Quoting myself (almost never a good idea):
It feels like the tide is turning on emissions. Even if the point of inflection isn’t behind us yet, we’re running out of easy to find stuff to burn, and we do at least have a set of alternatives lined up.
I wasn’t wrong, but the data shows no reason to be optimistic. The inflection point certainly isn’t behind us, and the rate of emissions growth is still rising.
The slope of the graph is the rate of increase, and you can clearly see that prior to 2004, the gradient was shallower than it is now. It’s a little confusing that the rate after 2011 reverts to the pre-2004 rate, but the point that authors are trying to make is the most positive. Given the increase in emissions since 2004, the ‘Additional’ wedge on the right is now much more will have been added to the baseline. Assuming that the world comes around, and immediately adopts the wedges plan, all be it in a now more radical form with more of the 15 wedges, it is still possible to make it to a stabilization goal by 2061.
As Realclimate puts it:
The results are not encouraging. First, and most significant, rather than decreasing the emissions rate, the lack of implementation of these strategies has been accompanied by an accelerated rate of emissions, such that annual CO2 [Sic. they mean C; CO2 output would be 30Gt CO2/yr] output is now just under 9 Gt C/yr, a 2 Gt/yr increase. Accounting for natural sequestration, this represents an increase of about 13-14 ppm CO2 over that time. But this is not the full story by any means. As Socolow notes, if we re-set the clock to 2011 and start the wedge strategy implementation now, it would now take nine wedges implemented at the proposed rate of the original seven, to accomplish the same goal (keeping emission rates constant over the next 50 years).

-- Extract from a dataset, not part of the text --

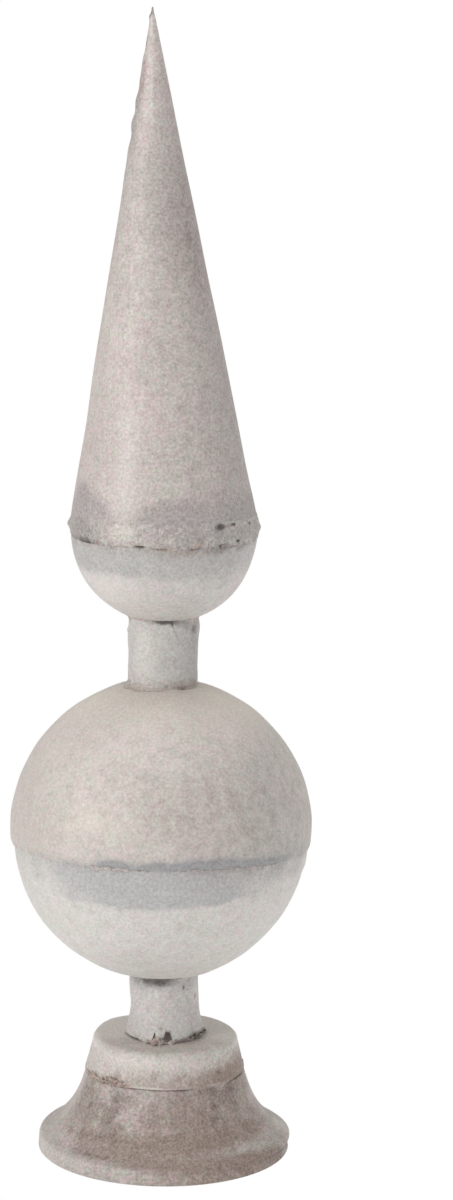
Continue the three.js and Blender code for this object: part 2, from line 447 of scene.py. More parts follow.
class Shader:
    """A few short words for wiring a node tree."""

    def __init__(self, material):
        material.use_nodes = True
        self.tree = material.node_tree
        self.surface = self.tree.nodes["Principled BSDF"]
        self.place = self.add("ShaderNodeTexCoord").outputs["Object"]

    def add(self, kind, **settings):
        """A new node of the tree."""
        made = self.tree.nodes.new(kind)
        for key, value in settings.items():
            setattr(made, key, value)
        return made

    def feed(self, socket, value):
        """Gives a socket a link from another node, or a plain value."""
        if isinstance(value, bpy.types.NodeSocket):
            self.tree.links.new(value, socket)
        else:
            socket.default_value = value

    def noise(self, size, detail=3.0, rough=0.55, scale=None, offset=0.0, output="Factor"):
        """Noise with clouds of a size in metres; an offset keeps two of them from lining up."""
        place = self.place
        if scale or offset:
            mapping = self.add("ShaderNodeMapping")
            self.feed(mapping.inputs["Vector"], self.place)
            mapping.inputs["Scale"].default_value = scale or (1, 1, 1)
            mapping.inputs["Location"].default_value = (offset, offset, offset)
            place = mapping.outputs["Vector"]
        made = self.add("ShaderNodeTexNoise")
        self.feed(made.inputs["Vector"], place)
        made.inputs["Scale"].default_value = 1 / size
        made.inputs["Detail"].default_value = detail
        made.inputs["Roughness"].default_value = rough
        return made.outputs[1 if output == "Color" else 0]

    def math(self, operation, a, b=0.0, c=0.0):
        """One sum of up to three numbers or sockets."""
        made = self.add("ShaderNodeMath", operation=operation)
        for socket, value in zip(made.inputs, (a, b, c)):
            self.feed(socket, value)
        return made.outputs[0]

    def span(self, value, low, high):
        """0 below low, 1 above high, with a soft step between."""
        made = self.add("ShaderNodeMapRange", interpolation_type="SMOOTHSTEP")
        self.feed(made.inputs["Value"], value)
        made.inputs["From Min"].default_value = low
        made.inputs["From Max"].default_value = high
        return made.outputs["Result"]

    def mix(self, amount, below, above, blend="MIX"):
        """One colour laid over another by an amount."""
        made = self.add("ShaderNodeMix", data_type="RGBA", blend_type=blend)
        self.feed(made.inputs[0], amount)
        colours = [socket for socket in made.inputs if socket.type == "RGBA"]
        self.feed(colours[0], below)
        self.feed(colours[1], above)
        return next(socket for socket in made.outputs if socket.type == "RGBA")

    def mark(self, name):
        """A weathering mark that the mesh carries."""
        made = self.add("ShaderNodeAttribute", attribute_type="GEOMETRY", attribute_name=name)
        return made.outputs["Fac"]

    def grey(self, value):
        """A number as a grey colour."""
        made = self.add("ShaderNodeCombineColor")
        for socket in made.inputs[:3]:
            self.feed(socket, value)
        return made.outputs[0]


print("a screen grey of 128 is", round(tone(128, 128, 128)[0], 3), "to a shader")

# %% [markdown]
# ## Weathered zinc
# Old zinc is a dull grey metal under a chalky crust. From a step away it reads as a pale warm
# grey with clouds and a fine speckle, and it keeps a trace of metal shine. One material function
# mixes two zinc tones in clouds and mottles, lets the hue drift a little between rosy and mossy,
# and lays four marks over that: blue-grey water stain, reddish earth, pale worn places and dark
# soot. The two dark marks also carry painted shade in creases, in gaps, under overhangs and on
# sides turned from the light. The pale mark also carries painted highlights and bright edges.
# A fine dust comes last. The marks come from the mesh, and noise breaks up their edges, so they
# sit where they belong and still look grown.

# %% One finish for every sheet
red_brown = tone(158, 134, 124)
black_brown = tone(92, 84, 80)
chalk_and_highlight = tone(218, 212, 205)
rust = tone(188, 154, 128)
rosy = (1.045, 0.962, 1.0, 1)
mossy = (0.965, 1.022, 0.968, 1)
cloud_size = 60 * mm
mottle_size = 7 * mm
grain_size = 1.6 * mm
hue_size = 4.5 * mm
hue_cloud_size = 42 * mm
run_width = 9 * mm
run_scale = (1, 1, 0.07)
mote_size = 2.1 * mm
dust_size = 1.8 * mm
metal_share = 0.15
bump_strength = 0.2
bump_depth = 0.5 * mm


def tint(colour, strength):
    """A colour near white, moved from white by its strength."""
    return tuple(1 + (c - 1) * strength for c in colour[:3]) + (1,)


def weathered_zinc(
    name, light, deep, stain, earth=red_brown, soot=black_brown, pale=chalk_and_highlight,
    streaks=0.0, crust=1.0, hues=1.0, roughness=0.6,
):
    """Old zinc in two tones, with four marks that noise breaks up at their edges."""
    material = bpy.data.materials.new(name)
    shader = Shader(material)
    cloud = shader.noise(cloud_size, detail=3)
    mottle = shader.noise(mottle_size, detail=5, rough=0.65)
    grain = shader.noise(grain_size, detail=2, rough=0.7)
    warm = shader.noise(hue_size, detail=2, rough=0.6, offset=7.3)
    warm_cloud = shader.noise(hue_cloud_size, detail=3, offset=13.1)
    run = shader.noise(run_width, detail=4, scale=run_scale, offset=3.1)

    blend = shader.math("MULTIPLY_ADD", mottle, 0.5, shader.math("MULTIPLY", cloud, 0.5))
    colour = shader.mix(shader.span(blend, 0.36, 0.64), light, deep)
    run_amount = shader.math("MULTIPLY", shader.span(run, 0.5, 0.72), streaks)
    colour = shader.mix(run_amount, colour, stain)
    hue = shader.math("MULTIPLY_ADD", warm, 0.75, shader.math("MULTIPLY", warm_cloud, 0.25))
    hue = shader.mix(shader.span(hue, 0.4, 0.6), tint(mossy, hues), tint(rosy, hues))
    colour = shader.mix(1.0, colour, hue, blend="MULTIPLY")

    def laid(mark, under, over, ragged, fine=0.25, strength=1.0):
        """Lays one mark's colour over what is there, with an edge that the noise makes ragged."""
        rough_edge = shader.math("MULTIPLY_ADD", mottle, ragged, shader.math("MULTIPLY", grain, fine))
        off_centre = shader.math("SUBTRACT", rough_edge, (ragged + fine) / 2)
        amount = shader.span(shader.math("ADD", shader.mark(mark), off_centre), 0.08, 0.98)
        return shader.mix(shader.math("MULTIPLY", amount, strength), under, over)

    colour = laid("stain", colour, stain, 0.5, strength=0.9)
    colour = laid("earth", colour, earth, 0.8, fine=0.5)
    colour = laid("pale", colour, pale, 0.5)
    colour = laid("soot", colour, soot, 0.7)
    motes = shader.noise(mote_size, detail=2, rough=0.8, offset=23.7, output="Color")
    dust = shader.noise(dust_size, detail=2, rough=0.8, offset=31.3)
    colour = shader.mix(0.17 * crust, colour, motes, blend="SOFT_LIGHT")
    colour = shader.mix(0.45 * crust, colour, shader.grey(shader.span(dust, 0.2, 0.8)), blend="SOFT_LIGHT")
    shader.feed(shader.surface.inputs["Base Color"], colour)

    shader.surface.inputs["Metallic"].default_value = metal_share
    dull = shader.math("MULTIPLY_ADD", mottle, 0.2, roughness - 0.1)
    shader.feed(shader.surface.inputs["Roughness"], dull)
    bump = shader.add("ShaderNodeBump")
    bump.inputs["Strength"].default_value = bump_strength
    bump.inputs["Distance"].default_value = bump_depth
    height = shader.math("MULTIPLY_ADD", mottle, 0.6, shader.math("MULTIPLY", grain, 0.5))
    shader.feed(bump.inputs["Height"], height)
    shader.feed(shader.surface.inputs["Normal"], bump.outputs["Normal"])
    return material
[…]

The thing that stops the level of CO2 in the atmosphere from spiralling out of control is the two big sinks, the oceans and terrestrial. It’s not clear to me that we have a good understanding of how much more the oceans can absorb and remain a viable ecosystem. At some point they’ll simply tip over into being a net source of emissions. No doubt the same is true for terrestrial sinks, and through temperate zone deforestation we are actively reducing its size over time.
The amount of coal mined (and presumably burned) is projected to rise until at least 2025. It seems likely that the tar sand of Alberta will be mined on a large enough scale to counteract any decrease in easily accessible crude oil – at least on a short time scale. Fracking is sucking on the last bits of natural gas… all in all i’d say that we’re showing very little inclination to ‘leave stuff in the ground’.
And, in that sense, i was very wrong. My ‘Eco Madness’ category has never felt so appropriate.